The listing below contains a span that opens with the line containing "What OpenSCAD source" and closes with the line containing "middle_half = 60; // [56:1:62]". Return that span exactly.

:: Extracted information ::

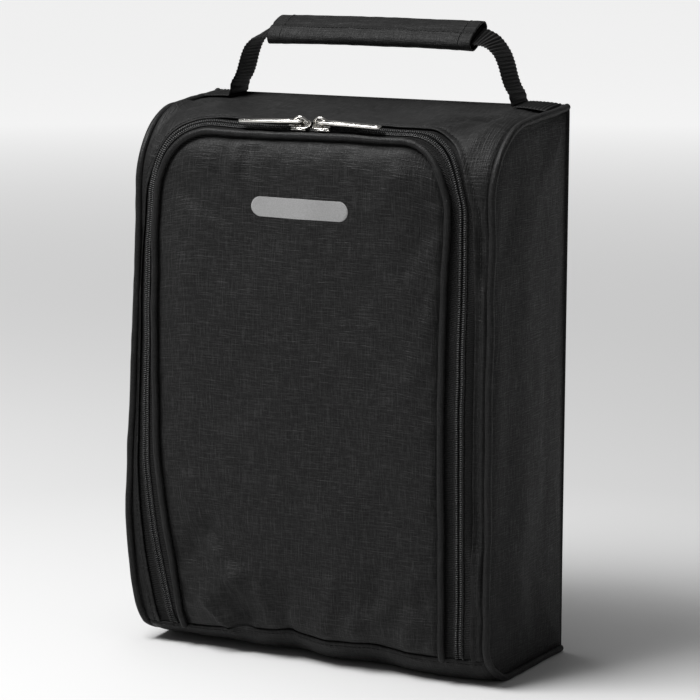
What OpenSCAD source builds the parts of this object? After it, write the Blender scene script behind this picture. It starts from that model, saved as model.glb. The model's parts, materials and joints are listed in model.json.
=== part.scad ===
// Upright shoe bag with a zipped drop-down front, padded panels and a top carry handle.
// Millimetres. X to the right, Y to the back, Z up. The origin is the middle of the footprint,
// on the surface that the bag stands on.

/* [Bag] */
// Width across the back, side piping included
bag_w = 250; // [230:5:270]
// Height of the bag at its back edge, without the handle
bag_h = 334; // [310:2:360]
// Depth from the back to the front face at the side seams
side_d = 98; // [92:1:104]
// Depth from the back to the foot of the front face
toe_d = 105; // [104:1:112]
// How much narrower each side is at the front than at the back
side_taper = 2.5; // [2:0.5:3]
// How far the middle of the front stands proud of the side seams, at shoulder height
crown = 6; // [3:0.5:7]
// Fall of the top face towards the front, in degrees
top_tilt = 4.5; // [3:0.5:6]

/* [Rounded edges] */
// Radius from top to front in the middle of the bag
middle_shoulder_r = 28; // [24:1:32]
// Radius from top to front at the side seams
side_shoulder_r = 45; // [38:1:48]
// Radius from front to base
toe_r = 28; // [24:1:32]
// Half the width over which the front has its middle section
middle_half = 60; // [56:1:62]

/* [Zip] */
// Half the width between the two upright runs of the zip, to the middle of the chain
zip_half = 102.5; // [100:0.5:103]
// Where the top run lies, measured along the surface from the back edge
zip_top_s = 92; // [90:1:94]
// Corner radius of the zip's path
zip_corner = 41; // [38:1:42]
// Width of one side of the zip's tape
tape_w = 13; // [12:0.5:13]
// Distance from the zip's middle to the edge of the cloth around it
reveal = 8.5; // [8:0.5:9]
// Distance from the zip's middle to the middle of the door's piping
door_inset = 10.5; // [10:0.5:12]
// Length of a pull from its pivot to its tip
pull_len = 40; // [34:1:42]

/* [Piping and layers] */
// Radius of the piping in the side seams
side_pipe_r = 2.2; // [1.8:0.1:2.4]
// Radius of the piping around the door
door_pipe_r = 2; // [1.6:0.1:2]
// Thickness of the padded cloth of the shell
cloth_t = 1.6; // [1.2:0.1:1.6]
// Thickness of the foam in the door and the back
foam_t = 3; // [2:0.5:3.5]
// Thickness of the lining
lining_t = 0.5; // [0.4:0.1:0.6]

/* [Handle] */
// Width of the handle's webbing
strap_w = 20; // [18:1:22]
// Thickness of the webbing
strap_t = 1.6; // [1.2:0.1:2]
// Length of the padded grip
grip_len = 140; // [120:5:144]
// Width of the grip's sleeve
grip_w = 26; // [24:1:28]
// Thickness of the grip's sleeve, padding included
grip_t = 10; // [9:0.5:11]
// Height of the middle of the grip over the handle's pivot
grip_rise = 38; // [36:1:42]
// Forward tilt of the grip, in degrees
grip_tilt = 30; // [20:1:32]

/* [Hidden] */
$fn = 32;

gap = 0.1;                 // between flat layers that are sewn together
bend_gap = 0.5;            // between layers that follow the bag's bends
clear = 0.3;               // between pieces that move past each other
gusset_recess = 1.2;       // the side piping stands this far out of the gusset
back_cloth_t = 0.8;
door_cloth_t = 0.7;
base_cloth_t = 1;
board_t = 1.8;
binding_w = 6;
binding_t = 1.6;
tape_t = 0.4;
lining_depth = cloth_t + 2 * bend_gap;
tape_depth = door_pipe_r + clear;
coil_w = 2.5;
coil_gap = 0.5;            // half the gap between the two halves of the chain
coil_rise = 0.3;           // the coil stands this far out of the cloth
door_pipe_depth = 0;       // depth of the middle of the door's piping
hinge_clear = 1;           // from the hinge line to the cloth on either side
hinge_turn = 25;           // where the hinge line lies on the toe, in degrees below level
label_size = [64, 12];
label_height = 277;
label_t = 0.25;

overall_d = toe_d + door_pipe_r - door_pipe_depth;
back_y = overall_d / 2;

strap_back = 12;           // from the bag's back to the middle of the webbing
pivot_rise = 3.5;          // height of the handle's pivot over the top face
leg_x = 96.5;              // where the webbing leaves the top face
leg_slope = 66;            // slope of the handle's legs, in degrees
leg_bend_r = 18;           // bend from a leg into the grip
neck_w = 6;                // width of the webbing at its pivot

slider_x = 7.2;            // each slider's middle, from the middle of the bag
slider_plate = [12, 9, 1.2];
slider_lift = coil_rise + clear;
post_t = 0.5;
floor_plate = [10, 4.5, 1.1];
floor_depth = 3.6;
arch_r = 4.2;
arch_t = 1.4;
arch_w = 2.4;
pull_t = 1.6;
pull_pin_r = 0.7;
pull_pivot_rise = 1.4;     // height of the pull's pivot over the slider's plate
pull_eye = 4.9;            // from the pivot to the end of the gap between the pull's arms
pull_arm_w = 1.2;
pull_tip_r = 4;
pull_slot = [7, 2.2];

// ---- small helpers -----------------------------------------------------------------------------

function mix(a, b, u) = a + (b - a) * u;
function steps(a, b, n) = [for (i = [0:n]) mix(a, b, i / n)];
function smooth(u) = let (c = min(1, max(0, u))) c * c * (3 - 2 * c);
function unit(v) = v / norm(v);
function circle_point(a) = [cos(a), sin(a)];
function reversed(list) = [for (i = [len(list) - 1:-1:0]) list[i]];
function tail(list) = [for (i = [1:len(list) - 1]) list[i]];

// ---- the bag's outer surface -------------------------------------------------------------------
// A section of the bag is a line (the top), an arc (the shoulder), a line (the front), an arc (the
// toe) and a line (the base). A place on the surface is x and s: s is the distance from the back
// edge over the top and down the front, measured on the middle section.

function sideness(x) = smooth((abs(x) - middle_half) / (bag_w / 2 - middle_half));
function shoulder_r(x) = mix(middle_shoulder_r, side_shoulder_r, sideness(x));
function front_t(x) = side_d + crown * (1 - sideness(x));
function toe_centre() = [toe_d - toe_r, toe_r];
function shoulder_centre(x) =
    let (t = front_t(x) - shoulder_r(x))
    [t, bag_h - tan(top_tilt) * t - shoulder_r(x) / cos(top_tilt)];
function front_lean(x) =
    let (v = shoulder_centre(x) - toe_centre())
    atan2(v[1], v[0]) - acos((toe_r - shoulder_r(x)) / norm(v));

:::
:: Extracted information ::

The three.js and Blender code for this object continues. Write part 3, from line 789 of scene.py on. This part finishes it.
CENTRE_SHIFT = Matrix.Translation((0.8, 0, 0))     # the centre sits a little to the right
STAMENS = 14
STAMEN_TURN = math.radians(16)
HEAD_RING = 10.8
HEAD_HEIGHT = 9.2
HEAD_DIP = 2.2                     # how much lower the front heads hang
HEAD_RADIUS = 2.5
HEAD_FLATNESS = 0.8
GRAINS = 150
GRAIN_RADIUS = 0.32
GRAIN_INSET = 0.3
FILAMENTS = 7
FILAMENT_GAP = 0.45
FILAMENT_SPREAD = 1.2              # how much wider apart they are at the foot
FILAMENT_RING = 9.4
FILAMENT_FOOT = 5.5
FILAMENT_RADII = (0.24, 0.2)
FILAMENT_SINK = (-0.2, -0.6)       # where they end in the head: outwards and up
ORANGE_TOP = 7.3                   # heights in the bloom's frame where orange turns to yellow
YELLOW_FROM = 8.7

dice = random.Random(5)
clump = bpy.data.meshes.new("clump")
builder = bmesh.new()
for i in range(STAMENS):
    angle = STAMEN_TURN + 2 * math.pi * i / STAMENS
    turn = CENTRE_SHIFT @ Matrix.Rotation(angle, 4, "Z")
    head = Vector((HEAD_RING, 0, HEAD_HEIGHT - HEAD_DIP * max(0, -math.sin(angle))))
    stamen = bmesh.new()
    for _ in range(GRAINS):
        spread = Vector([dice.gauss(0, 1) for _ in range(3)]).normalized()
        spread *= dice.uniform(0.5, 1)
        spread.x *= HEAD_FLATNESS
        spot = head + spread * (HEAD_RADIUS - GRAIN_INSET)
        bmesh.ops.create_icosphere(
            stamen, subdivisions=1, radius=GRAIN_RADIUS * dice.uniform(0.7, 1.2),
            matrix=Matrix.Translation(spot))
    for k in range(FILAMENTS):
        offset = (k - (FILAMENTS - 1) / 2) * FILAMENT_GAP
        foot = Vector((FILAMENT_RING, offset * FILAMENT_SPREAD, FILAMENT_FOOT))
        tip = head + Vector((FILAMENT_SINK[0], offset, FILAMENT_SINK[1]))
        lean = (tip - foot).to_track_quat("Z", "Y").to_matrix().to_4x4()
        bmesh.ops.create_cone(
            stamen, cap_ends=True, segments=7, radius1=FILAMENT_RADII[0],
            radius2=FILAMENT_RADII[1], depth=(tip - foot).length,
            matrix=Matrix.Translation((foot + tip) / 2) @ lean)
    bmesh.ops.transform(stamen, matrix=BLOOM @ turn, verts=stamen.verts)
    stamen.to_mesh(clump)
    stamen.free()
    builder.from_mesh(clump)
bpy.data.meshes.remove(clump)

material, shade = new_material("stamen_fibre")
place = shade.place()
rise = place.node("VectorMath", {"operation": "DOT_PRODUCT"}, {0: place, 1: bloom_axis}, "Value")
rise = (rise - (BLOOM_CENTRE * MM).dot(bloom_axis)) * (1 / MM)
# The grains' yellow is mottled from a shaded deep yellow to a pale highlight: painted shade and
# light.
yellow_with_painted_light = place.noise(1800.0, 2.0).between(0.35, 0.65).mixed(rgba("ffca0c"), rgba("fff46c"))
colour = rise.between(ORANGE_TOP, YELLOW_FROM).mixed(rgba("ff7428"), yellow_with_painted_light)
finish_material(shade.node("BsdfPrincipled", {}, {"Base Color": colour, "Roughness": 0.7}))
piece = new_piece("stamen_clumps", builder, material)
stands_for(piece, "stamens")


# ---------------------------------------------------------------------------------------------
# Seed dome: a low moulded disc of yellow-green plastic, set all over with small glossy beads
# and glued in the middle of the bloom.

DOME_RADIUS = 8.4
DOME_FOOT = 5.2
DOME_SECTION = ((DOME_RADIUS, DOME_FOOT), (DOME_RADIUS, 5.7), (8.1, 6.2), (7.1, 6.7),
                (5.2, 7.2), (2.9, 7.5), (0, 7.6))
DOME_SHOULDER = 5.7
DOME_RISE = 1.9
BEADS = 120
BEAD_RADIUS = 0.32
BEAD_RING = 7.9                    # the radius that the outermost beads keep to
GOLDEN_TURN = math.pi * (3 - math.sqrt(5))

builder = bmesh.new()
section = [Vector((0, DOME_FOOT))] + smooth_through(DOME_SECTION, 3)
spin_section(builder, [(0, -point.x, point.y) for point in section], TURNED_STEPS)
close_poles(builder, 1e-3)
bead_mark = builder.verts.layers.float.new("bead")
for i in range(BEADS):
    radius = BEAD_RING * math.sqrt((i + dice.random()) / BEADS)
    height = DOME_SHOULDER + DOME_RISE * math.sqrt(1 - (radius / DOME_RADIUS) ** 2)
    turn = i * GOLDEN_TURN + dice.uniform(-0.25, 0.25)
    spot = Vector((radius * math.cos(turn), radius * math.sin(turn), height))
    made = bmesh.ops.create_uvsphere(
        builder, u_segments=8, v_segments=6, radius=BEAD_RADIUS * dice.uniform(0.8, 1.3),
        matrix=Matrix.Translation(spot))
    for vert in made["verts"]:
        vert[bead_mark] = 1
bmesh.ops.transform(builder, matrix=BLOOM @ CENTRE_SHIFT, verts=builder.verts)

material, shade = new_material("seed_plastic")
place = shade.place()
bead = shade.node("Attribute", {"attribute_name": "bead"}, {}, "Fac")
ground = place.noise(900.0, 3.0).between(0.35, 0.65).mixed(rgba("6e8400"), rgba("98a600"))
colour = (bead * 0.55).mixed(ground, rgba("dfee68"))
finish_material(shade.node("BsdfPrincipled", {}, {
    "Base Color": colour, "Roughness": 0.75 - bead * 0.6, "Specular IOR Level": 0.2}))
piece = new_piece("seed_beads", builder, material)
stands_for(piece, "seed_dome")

:::

Problem solution —
What OpenSCAD source builds the parts of this object? After it, write the Blender scene script behind this picture. It starts from that model, saved as model.glb. The model's parts, materials and joints are listed in model.json.
=== part.scad ===
// Upright shoe bag with a zipped drop-down front, padded panels and a top carry handle.
// Millimetres. X to the right, Y to the back, Z up. The origin is the middle of the footprint,
// on the surface that the bag stands on.

/* [Bag] */
// Width across the back, side piping included
bag_w = 250; // [230:5:270]
// Height of the bag at its back edge, without the handle
bag_h = 334; // [310:2:360]
// Depth from the back to the front face at the side seams
side_d = 98; // [92:1:104]
// Depth from the back to the foot of the front face
toe_d = 105; // [104:1:112]
// How much narrower each side is at the front than at the back
side_taper = 2.5; // [2:0.5:3]
// How far the middle of the front stands proud of the side seams, at shoulder height
crown = 6; // [3:0.5:7]
// Fall of the top face towards the front, in degrees
top_tilt = 4.5; // [3:0.5:6]

/* [Rounded edges] */
// Radius from top to front in the middle of the bag
middle_shoulder_r = 28; // [24:1:32]
// Radius from top to front at the side seams
side_shoulder_r = 45; // [38:1:48]
// Radius from front to base
toe_r = 28; // [24:1:32]
// Half the width over which the front has its middle section
middle_half = 60; // [56:1:62]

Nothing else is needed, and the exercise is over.